Valérie Zenatti possède un art sidérant de radiographier le quotidien des mères de famille.

Ce livre relate la gestion d’une crise, un de ces moments où le ras-le-bol du quotidien vous saisit et où l’urgence d’un bol d’air évitera une explosion que les proches ne comprendraient pas.

Une journée, le temps d’entrer en résonance avec une autre vie que la sienne, deuil contre deuil (Emmanuelle vient de perdre son amie Héloïse), amour perdu contre amour perdu (celui qui aurait été possible si Emmanuelle avait obéi à son impulsion autrefois), voyage contre voyage. Les deuils plus anciens affleurent comme la mère décédée brutalement d’Emmanuelle ou celle, absente, d’Héloïse, et les vies possibles évanouies.

Des âmes sœurs. Dans la perte et l’errance, le temps d’une journée volée au quotidien.

Après quoi Emmanuelle reprend sa vie et se rend à l’école de son fils où il y a une cérémonie en l’honneur « des sept enfants de l’école déportés parce que nés juifs ».

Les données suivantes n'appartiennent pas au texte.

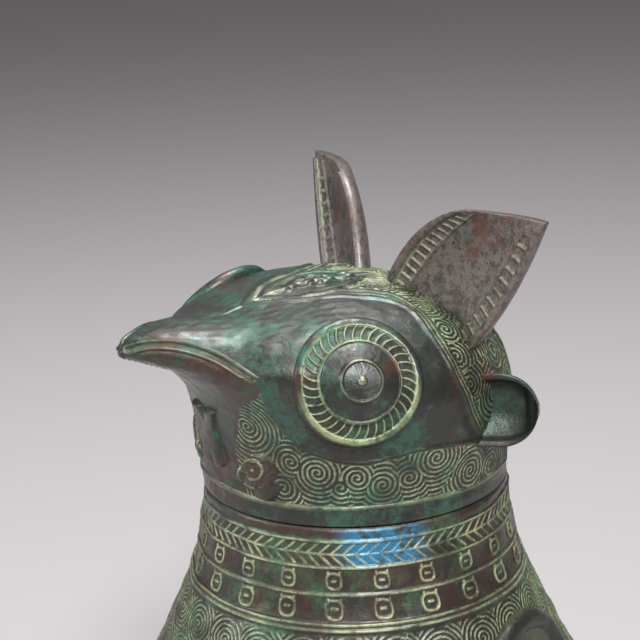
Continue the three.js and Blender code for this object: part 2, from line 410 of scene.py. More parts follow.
def head_threads(points, placed):
    """0 on a thread and 1 midway between two; each point follows the spiral whose edge it is most inside."""
    best = np.full(len(points), 1e9)
    phase = np.zeros(len(points))
    for n, (centre, normal, radius) in enumerate(placed):
        east = np.cross([0, 0, 1.0], normal)
        east /= max(np.linalg.norm(east), 1e-6)
        north = np.cross(normal, east)
        offset = points - centre
        near = np.linalg.norm(offset, axis=1)
        turn = np.arctan2(offset @ north, offset @ east) / FULL_TURN * (1 if n % 2 else -1)
        past = near - radius
        closer = past < best
        best = np.where(closer, past, best)
        phase = np.where(closer, spiral_phase(near, turn, radius), phase)
    return off_thread(phase)


def bare_fields(coat, at):
    """Beak, cheek and throat have no spirals."""
    beak = (at.points[:, 1] < BEAK_FROM_Y) & ~inside(at.pixels, THROAT)
    coat.lay(at.in_bare_field & at.seen | beak, relief=0.35, pale=0.0, dark=0.35)
    coat.lay(beak, dark=0.6)
    low, high = THROAT_HEIGHTS
    under_beak = (at.points[:, 1] < THROAT_FROM_Y) & (at.height < high) & (at.height > low)
    throat = inside(at.pixels, THROAT) & at.seen | under_beak
    coat.lay(throat, relief=0.0, pale=0.0, dark=0.3, red=0.75)


def crown_leaf(coat, at):
    """Leaf outline over the beak, with small rings and dots in it."""
    leaf = inside(at.pixels, CROWN_LEAF) & at.seen & (at.height > CROWN_FROM)
    coat.lay(leaf, relief=0.0, pale=0.0)
    for ring in CROWN_RINGS:
        spot = at.points[place(at, ring)]
        for centre in (spot, spot * MIRROR):
            away = np.linalg.norm(at.points - centre, axis=1)
            ridge = np.maximum(bump(away - 2.6, 0.75), bump(away, 0.9))
            coat.lay(leaf, relief=np.maximum(coat.relief, 0.7 * ridge))
            coat.lay(leaf & (away < 4), pale=np.maximum(coat.pale, 0.5 * bump(away - 1.5, 0.6)))


def brow_strip(coat, at):
    """A rope over the beak that becomes lines along the brow."""
    above, along = to_polyline(at.pixels, BROW)
    strip = (above < STRIP_WIDTH) & ~at.in_bare_field & at.seen
    strip &= (at.pixels[:, 0] > STRIP_FROM) & (at.height > 20)
    rope = np.cos(FULL_TURN * (along + np.abs(above - 4.5) * 1.4) / 4.6)
    lines = np.cos(FULL_TURN * (above - 1.5) / 3.3)
    rope_ends, lines_begin = ROPE_ACROSS
    on_rope = smooth(lines_begin, rope_ends, at.pixels[:, 0])
    strand = on_rope * rope + (1 - on_rope) * lines
    pale = 0.7 * (1 - smooth(-0.7, -0.1, strand))
    coat.lay(strip, relief=0.35 * smooth(-0.4, 0.6, strand) - 0.2, pale=pale)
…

Une autre piste explication de ces âmes sœurs, le poids de la judéité.

J’ai aimé ce petit roman sensible, cette écriture à vif où tant de femmes peuvent se reconnaître. Avec une réserve cependant : ce qui commence avec force s’affadit un peu au fil de la journée, tenir la distance au fil de la narration conduit à l’essoufflement et la fin rose bonbon, (j’aime ma petite famille et je reviens juste à temps pour les obligations familiales), même si elle est attendue, déçoit un peu.